Belated congratulations to Rob Finn, who has moved to EMBL-EBI to lead the Protein Families team. The HMMER web services pilot project that HHMI has funded at Janelia, under Rob’s leadership, is now in transition to EBI, and Rob and I will write more about this in the future.
Slightly-less-belated congratulations to Travis Wheeler, who has left the lab to start his new job as an assistant professor at the University of Montana this fall. The nhmmer software project and his lead role in the Dfam mobile element database moves with him. We mourn the death of our collaborator and friend Jerzy Jurka this past July. Together with Arian Smit and others, sometime soon we hope to have more to say about the legacy of Jerzy’s seminal Repbase database.
Timely — perhaps even premature — congratulations to Eric Nawrocki, who is in process of accepting a position at the National Center for Biotechnology Information, where he seems likely to start in January. Eric will remain lead developer of the Infernal RNA homology search codebase. We’ll probably have more to say about that too, and what it means for Infernal development and the Rfam structural RNA database.
It’s getting a little underpopulated here in our Janelia monastery cells. But there’s good reason for that, all part of the master plan… another exodus story that I’ll post about soon.

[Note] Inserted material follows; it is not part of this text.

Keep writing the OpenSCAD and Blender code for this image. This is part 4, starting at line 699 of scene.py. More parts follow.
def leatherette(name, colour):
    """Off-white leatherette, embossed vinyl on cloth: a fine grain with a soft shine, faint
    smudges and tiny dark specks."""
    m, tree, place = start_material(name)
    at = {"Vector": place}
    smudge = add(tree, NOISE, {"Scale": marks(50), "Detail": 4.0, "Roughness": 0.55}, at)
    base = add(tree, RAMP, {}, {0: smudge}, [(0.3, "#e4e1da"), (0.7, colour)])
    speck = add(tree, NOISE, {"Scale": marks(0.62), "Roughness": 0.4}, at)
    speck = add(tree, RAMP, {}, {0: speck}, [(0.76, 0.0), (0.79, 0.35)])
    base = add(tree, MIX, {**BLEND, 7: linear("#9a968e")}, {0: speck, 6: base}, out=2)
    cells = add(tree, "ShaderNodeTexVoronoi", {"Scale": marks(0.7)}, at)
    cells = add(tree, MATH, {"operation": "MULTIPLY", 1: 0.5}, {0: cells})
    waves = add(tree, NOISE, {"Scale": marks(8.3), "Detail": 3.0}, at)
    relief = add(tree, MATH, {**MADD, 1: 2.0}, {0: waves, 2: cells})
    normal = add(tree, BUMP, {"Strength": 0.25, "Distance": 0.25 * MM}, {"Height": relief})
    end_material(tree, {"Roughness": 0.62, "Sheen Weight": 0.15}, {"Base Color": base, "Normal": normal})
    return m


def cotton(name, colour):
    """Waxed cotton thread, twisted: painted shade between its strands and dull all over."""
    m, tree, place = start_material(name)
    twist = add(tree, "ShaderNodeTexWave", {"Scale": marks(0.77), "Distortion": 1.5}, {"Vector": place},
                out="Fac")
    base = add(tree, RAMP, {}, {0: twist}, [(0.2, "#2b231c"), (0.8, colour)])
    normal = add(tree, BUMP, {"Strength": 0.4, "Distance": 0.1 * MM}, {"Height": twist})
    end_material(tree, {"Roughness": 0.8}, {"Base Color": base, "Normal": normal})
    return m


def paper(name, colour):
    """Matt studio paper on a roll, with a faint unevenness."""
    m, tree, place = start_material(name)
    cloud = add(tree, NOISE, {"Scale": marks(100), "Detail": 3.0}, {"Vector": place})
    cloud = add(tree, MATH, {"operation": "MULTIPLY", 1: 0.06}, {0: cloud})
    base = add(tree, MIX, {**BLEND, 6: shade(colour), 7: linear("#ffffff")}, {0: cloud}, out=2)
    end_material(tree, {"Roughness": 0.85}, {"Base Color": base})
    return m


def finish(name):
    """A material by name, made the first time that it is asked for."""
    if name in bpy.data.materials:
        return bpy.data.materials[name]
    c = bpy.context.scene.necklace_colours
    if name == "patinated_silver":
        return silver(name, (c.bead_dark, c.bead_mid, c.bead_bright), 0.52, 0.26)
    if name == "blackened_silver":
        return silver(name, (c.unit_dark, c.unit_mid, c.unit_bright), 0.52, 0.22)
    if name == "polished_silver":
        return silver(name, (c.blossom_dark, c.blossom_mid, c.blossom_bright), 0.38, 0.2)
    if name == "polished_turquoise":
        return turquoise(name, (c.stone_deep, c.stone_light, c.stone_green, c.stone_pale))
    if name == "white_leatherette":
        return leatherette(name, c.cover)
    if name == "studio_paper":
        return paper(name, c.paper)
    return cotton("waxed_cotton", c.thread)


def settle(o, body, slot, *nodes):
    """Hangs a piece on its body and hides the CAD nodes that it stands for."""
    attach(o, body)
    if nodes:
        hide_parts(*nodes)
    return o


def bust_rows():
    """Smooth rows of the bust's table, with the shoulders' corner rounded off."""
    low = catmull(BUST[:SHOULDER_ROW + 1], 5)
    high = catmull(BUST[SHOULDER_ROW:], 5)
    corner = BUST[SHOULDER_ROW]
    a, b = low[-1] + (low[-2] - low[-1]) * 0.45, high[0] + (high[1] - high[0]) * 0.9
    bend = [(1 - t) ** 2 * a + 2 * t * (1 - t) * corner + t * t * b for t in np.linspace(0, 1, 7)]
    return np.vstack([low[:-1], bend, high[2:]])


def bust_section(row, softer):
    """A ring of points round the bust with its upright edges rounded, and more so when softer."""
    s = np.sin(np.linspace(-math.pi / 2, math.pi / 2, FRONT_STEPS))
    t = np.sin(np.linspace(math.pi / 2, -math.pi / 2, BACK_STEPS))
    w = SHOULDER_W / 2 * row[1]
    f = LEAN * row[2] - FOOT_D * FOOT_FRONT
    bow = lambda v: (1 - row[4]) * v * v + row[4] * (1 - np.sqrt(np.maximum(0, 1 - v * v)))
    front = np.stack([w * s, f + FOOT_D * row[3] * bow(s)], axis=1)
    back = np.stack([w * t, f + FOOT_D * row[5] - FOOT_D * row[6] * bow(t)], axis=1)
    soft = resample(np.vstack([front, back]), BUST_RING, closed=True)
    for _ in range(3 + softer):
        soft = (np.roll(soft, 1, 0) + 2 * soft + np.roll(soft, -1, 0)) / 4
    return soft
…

Janelia has a scientific director-level position open in our computation and technology group:
“The Janelia Farm Research Campus of the Howard Hughes Medical Institute seeks an exceptional individual to lead a world-class technology effort in advanced computation, data analysis, and instrumentation design and fabrication. The Director of Janelia’s Advanced Computation and Technology group is responsible for leading an array of data-driven technology teams, ranging from data acquisition to data analysis. In collaboration with Janelia research scientists, this person must drive a strategic vision and set priorities for focused investment of effort in sophisticated engineering and computational technology, enabling Janelia’s two scientific goals:(1) understanding the basic mechanisms used by nervous systems to store and process information and (2) developing new methods for image acquisition and analysis. This individual may not necessarily be a neuroscientist or even a biologist themselves; rather, the ideal individual will have extensive technical and engineering expertise in some area of large-scale data analysis, while being excited about applying this expertise in fundamental neuroscience research.”
We’re running ads in all the usual places, and you’ll find some more information about the position there: such as this one in Nature. Please spread the word. I’ll be happy to answer questions about the position informally, for anyone who may be interested, or who may know someone who’d be interested.

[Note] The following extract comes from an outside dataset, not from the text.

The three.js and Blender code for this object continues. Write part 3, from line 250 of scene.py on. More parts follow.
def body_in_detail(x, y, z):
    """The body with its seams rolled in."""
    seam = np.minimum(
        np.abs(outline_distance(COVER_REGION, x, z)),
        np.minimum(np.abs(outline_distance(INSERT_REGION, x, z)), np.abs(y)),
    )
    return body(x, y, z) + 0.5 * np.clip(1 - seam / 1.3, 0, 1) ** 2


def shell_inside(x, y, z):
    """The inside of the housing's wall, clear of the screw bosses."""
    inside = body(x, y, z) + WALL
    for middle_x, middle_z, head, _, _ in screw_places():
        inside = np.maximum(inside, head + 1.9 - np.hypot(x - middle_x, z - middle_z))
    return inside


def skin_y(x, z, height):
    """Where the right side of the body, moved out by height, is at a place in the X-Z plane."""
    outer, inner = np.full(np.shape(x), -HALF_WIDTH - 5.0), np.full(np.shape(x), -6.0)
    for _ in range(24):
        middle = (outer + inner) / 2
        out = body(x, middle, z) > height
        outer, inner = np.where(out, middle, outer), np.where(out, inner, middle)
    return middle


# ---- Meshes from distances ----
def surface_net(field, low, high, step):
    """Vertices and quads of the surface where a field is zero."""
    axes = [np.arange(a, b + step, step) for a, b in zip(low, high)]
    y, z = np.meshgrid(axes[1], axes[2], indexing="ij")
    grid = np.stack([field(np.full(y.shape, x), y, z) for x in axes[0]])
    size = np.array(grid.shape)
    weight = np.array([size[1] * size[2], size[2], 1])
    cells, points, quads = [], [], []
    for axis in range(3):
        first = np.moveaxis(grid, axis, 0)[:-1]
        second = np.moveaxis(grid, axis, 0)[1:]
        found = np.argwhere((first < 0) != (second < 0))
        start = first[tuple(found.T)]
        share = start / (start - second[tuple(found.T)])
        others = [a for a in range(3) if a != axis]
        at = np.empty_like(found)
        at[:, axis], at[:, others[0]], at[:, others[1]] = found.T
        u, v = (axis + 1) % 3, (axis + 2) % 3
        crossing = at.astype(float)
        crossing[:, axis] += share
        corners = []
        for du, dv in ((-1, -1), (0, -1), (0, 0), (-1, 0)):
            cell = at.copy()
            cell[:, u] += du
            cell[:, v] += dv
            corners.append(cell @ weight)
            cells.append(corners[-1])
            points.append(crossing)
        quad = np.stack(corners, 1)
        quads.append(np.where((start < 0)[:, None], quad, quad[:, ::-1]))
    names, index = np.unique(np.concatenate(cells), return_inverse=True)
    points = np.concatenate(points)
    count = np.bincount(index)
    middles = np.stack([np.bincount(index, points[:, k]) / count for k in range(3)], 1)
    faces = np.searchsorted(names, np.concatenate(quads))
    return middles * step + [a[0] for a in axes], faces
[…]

Registration is open for a conference on “Biological sequence analysis and probabilistic models”, 24-27 March 2013, here at Janelia Farm. Katie Pollard (UCSF), Adam Siepel (Cornell), and I are the co-organizers. Janelia Farm conferences are small (~50 people), a nice size for conversation and thought. We’re likely to select about 15 more participants from open registration. For more information, including a current list of the invited speakers and a link to registration, see the Janelia conferences web page.
Most scientists get to have their research programs reviewed quietly behind closed doors. But if your upcoming contract review gets featured in Nature under a title “A roll of the dice”, um, is that a good sign, or bad?

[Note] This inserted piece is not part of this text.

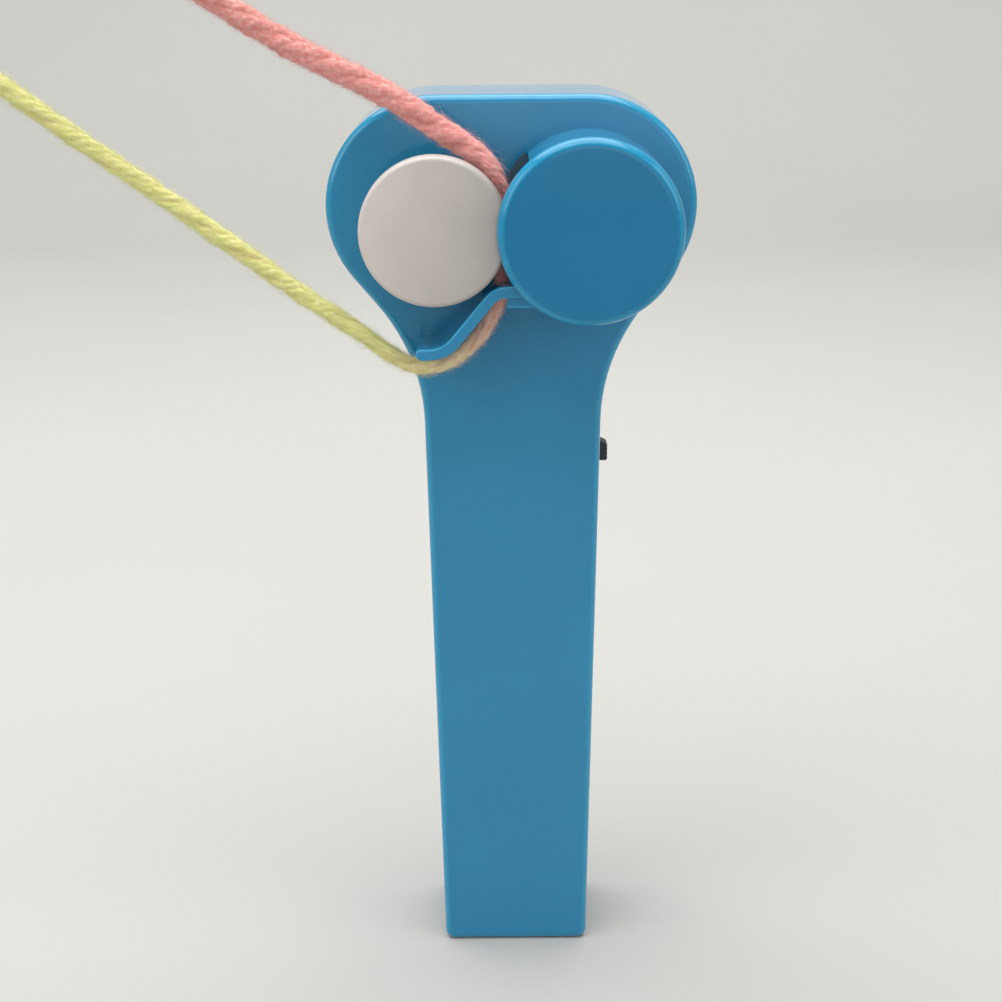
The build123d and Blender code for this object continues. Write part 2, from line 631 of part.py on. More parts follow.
with BuildPart() as switch_knob:
    with BuildSketch(facing(SPLIT_Y)):
        with BuildLine():
            Polyline(
                (14.7, knob_low),
                (KNOB_SIDE, knob_low),
                (KNOB_SIDE, knob_high - KNOB_SLOPE),
                (17.0, knob_high),
                (14.7, knob_high),
                close=True,
            )
        make_face()
    extrude(amount=KNOB_WIDTH / 2, both=True)
    chamfer(switch_knob.faces().sort_by(Axis.X)[-1].edges(), 0.3)
    with BuildSketch(Plane.YZ.offset(KNOB_SIDE)):
        with Locations((SPLIT_Y, (knob_low + knob_high - KNOB_SLOPE) / 2)):
            with GridLocations(0, 0.9, 1, 3):
                Rectangle(KNOB_WIDTH, 0.4)
    extrude(amount=-0.45, mode=Mode.SUBTRACT)
    with BuildSketch(Plane.YZ.offset(14.2)):
        with Locations((SPLIT_Y, SWITCH_Z)):
            Rectangle(6.0, 13.4)
    extrude(amount=0.5)
    with BuildSketch(Plane.YZ.offset(12.4)):
        with Locations((SPLIT_Y, SWITCH_Z)):
            Rectangle(2.4, 3.0)
    extrude(amount=1.8)
save(switch_knob, "switch_knob")

# ---------------------------------------------------------------- battery cells and contacts
link_top = BAY_BOTTOM + 0.5
plate_low = BAY_TOP - 0.5
spring_space = plate_low - link_top - CELL_LENGTH - CELL_NUB - 0.2


# each cell's nub meets a contact plate, so the left one has it at the top and the right one at the bottom
left_low = plate_low - 0.1 - CELL_LENGTH - CELL_NUB
right_low = link_top + 0.1
for x, name, low, body_low in (
    (-CELL_X, "left_cell", left_low, left_low),
    (CELL_X, "right_cell", right_low, right_low + CELL_NUB),
):
    with BuildPart() as cell:
        with BuildSketch(Plane.XY.offset(body_low)):
            with Locations((x, CELL_Y)):
                Circle(CELL_R)
        extrude(amount=CELL_LENGTH)
        fillet(cell.edges().filter_by(GeomType.CIRCLE), 0.5)
        with BuildSketch(Plane.XY.offset(low)):
            with Locations((x, CELL_Y)):
                Circle(CELL_NUB_R)
        extrude(amount=CELL_LENGTH + CELL_NUB)
    save(cell, name)

with BuildPart() as link_contact:
    with BuildSketch(Plane.XY.offset(link_top - 0.4)):
        with Locations((0, CELL_Y)):
            RectangleRounded(20.0, 8.0, 1.0)
    extrude(amount=0.4)
save(link_contact, "link_contact")

for x, name in ((-CELL_X, "positive_contact"), (CELL_X, "negative_contact")):
    with BuildPart() as contact:
        with BuildSketch(Plane.XY.offset(plate_low)):
            with Locations((x, 13.3)):
                Rectangle(8.0, 8.2)
        extrude(amount=0.4)
        with BuildSketch(Plane.XY.offset(plate_low)):
            with Locations((x, 9.4)):
                Rectangle(2.0, 0.4)
        extrude(amount=4.8)
    save(contact, name)

SPRING_R = 2.4
SPRING_WIRE = 0.25
for x, name, low in ((-CELL_X, "left_spring", link_top), (CELL_X, "right_spring", plate_low - spring_space)):
    with BuildPart() as spring:
        with BuildLine() as coil:
            Helix(
                pitch=(spring_space - 0.7) / 4,
                height=spring_space - 0.7,
                radius=SPRING_R,
                center=(x, CELL_Y, low + 0.35),
            )
        with BuildSketch(Plane(origin=coil.line @ 0, z_dir=coil.line % 0)):
            Circle(SPRING_WIRE)
        sweep(path=coil.line, is_frenet=True)
    save(spring, name)

# ---------------------------------------------------------------- wires and string


def bend_radii(route):
    """The radius at each corner of a route, as large as its two runs allow."""
    radii = []
    points = [Vector(*p) for p in route]
    for before, corner, after in zip(points, points[1:], points[2:]):
        into, out = corner - before, after - corner
        shorter = min(into.length, out.length)
        radii.append(0.45 * shorter / tan(radians(into.get_angle(out)) / 2))
    return radii


WIRE_R = 0.6
wire_start = plate_low + 4.8
terminal_low = MOTOR_Z - 0.8
WIRES = {
    "battery_to_switch_wire": [
        (-CELL_X, 9.4, wire_start),
        (-CELL_X, 9.4, 79.0),
        (-3.8, 9.0, 86.0),
        (-0.6, 8.6, 94.0),
        (2.0, 8.5, 101.0),
        (5.0, 8.5, SWITCH_Z - TAB_PITCH),
        (TAB_X, 8.5, SWITCH_Z - TAB_PITCH),
    ],
    "switch_to_motor_wire": [
        (TAB_X, 8.5, SWITCH_Z),
        (5.6, 8.5, SWITCH_Z),
        (3.6, 9.6, 112.0),
        (5.4, 12.0, 119.0),
        (5.6, 15.0, 126.5),
        (2.6, 17.3, 132.6),
        (MOTOR_X - TERMINAL_X, 17.5, 136.2),
        (MOTOR_X - TERMINAL_X, 17.5, terminal_low),
    ],
    "battery_to_motor_wire": [
        (CELL_X, 9.4, wire_start),
        (CELL_X, 9.4, 79.0),
        (6.2, 11.4, 86.0),
        (6.8, 13.8, 97.0),
        (8.0, 14.2, 109.0),
        (10.4, 15.0, 121.0),
        (9.6, 17.0, 130.0),
        (MOTOR_X + TERMINAL_X, 17.5, 135.4),
        (MOTOR_X + TERMINAL_X, 17.5, terminal_low),
    ],
}

# The string's loop, from the nip between the wheels, out to the upper left, and back under the rib.
KNOT = (-86.0, STRING_Y, 209.6)
KNOT_HALF = 3.5
MEETING_Z = 151.4
FEED = [
    (NIP_X, MEETING_Z),
    (NIP_X, 155.6),
    (-1.2, 160.1),
    (-2.7, 164.6),
    (-6.0, 169.7),
    (-12.0, 173.7),
    (-19.7, 179.1),
    (-29.6, 184.4),
    (-39.2, 188.9),
    (-48.8, 194.8),
    (-57.5, 200.7),
    (-67.2, 206.4),
    (-76.6, KNOT[2]),
    (KNOT[0] + KNOT_HALF, KNOT[2]),
]
RETURN = [
    (KNOT[0] - KNOT_HALF, KNOT[2]),
    (-97.1, KNOT[2]),
    (-103.3, 205.1),
    (-105.7, 197.8),
    (-103.3, 190.5),
    (-92.0, 182.4),
    (-79.8, 173.2),
    (-66.3, 163.7),
    (-51.7, 152.9),
    (-39.6, 143.7),
    (-30.7, 137.8),
    (-23.9, 132.6),
    (-19.3, 129.8),
    (-15.5, 129.6),
    (-11.2, 131.3),
    (-7.9, 133.9),
    (-5.2, 137.1),
    (-3.2, 141.0),
    (-1.8, 145.2),
    (NIP_X, 149.0),
    (NIP_X, MEETING_Z),
]
STRING = {
    "string_feed": [(x, STRING_Y, z) for x, z in FEED],
    "string_return": [(x, STRING_Y, z) for x, z in RETURN],
}

for name, route in {**WIRES, **STRING}.items():
    radius = STRING_R if name in STRING else WIRE_R
    bends = bend_radii(route)
    with BuildPart() as tube:
        with BuildLine() as path:
            FilletPolyline(*route, radius=bends)
        with BuildSketch(Plane(origin=path.line @ 0, z_dir=path.line % 0)):
            Circle(radius)
        sweep(path=path.line)
    save(tube, name)
    length = path.wires()[0].length
    share = tube.part.volume / (pi * radius**2 * length)
    print(f"{name}: {length:.1f} mm, volume {share:.4f} of section times length")
    print("  bend radii", [round(r, 1) for r in bends])

with BuildPart() as string_knot:
    with BuildSketch(Plane.YZ.offset(KNOT[0] - KNOT_HALF)):
        with Locations((KNOT[1], KNOT[2])):
            Circle(3.4)
    extrude(amount=2 * KNOT_HALF)
    fillet(string_knot.edges().filter_by(GeomType.CIRCLE), 1.2)
save(string_knot, "string_knot")
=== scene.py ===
import json
import math

import bpy
import numpy as np
from mathutils import Matrix, Vector


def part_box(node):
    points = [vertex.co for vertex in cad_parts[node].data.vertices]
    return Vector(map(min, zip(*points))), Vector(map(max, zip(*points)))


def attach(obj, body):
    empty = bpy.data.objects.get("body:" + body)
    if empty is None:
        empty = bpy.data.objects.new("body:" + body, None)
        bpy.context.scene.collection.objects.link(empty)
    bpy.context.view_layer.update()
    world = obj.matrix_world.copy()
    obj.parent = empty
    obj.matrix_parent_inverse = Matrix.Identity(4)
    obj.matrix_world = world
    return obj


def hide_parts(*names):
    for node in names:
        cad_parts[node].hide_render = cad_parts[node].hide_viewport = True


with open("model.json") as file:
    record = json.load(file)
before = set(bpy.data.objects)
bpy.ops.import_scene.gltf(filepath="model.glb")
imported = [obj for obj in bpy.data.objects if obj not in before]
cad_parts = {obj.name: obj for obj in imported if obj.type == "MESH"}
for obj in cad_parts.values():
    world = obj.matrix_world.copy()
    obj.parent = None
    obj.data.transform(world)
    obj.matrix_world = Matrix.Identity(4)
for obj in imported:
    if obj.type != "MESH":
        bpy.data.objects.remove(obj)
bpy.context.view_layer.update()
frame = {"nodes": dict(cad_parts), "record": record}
NODES = frame["nodes"]
MM = 0.001
RNG = np.random.default_rng(7)

# ------------------------------------------------------------------ camera
CAMERA_PLACE = (-2.44 * MM, -333.7 * MM, 207.89 * MM)
CAMERA_DOWN = 18.02  # degrees below level
CAMERA_ROLL = -0.485
CAMERA_LENS = 62.30  # millimetres, on a sensor 36 mm wide


def add_camera(place, down, roll, lens):
    """A camera looking along +Y, tipped down and rolled, angles in degrees."""
    data = bpy.data.cameras.new("camera")
    data.sensor_width = 36.0
    data.lens = lens
    data.clip_start = 0.01
    data.clip_end = 20.0
    obj = bpy.data.objects.new("camera", data)
    bpy.context.scene.collection.objects.link(obj)
    tip = Matrix.Rotation(math.radians(90.0 - down), 4, "X")
    obj.matrix_world = Matrix.Translation(place) @ tip @ Matrix.Rotation(math.radians(roll), 4, "Z")
    bpy.context.scene.camera = obj


add_camera(CAMERA_PLACE, CAMERA_DOWN, CAMERA_ROLL, CAMERA_LENS)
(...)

Janelia is accepting applications for our 2012 summer undergraduate research program, deadline January 13. Janelia pays all expenses, travel, and a stipend for the 10-week program here at the Farm.
The program is particularly terrific for students interested in systems neuroscience, since Janelia is a neurosciency place, but there’s a wide range of opportunities, including computer science and applied physics projects. You can browse Janelia’s lab web pages at janelia.org. In my own lab, I’d be particularly interested in finding a summer student who wants to do some C coding in our HMMER codebase, exploring how well we might be able to get it to run on graphic processing units (GPUs). I expect we’d be able to set up a collaboration with engineers at NVIDIA, because NVIDIA have offered help to us on several occasions, but so far we’ve lacked the extra person-time to take them up on any offers. Should be a good summer experience for the right person, combining experience in computational biology with experience in software engineering and GPU programming.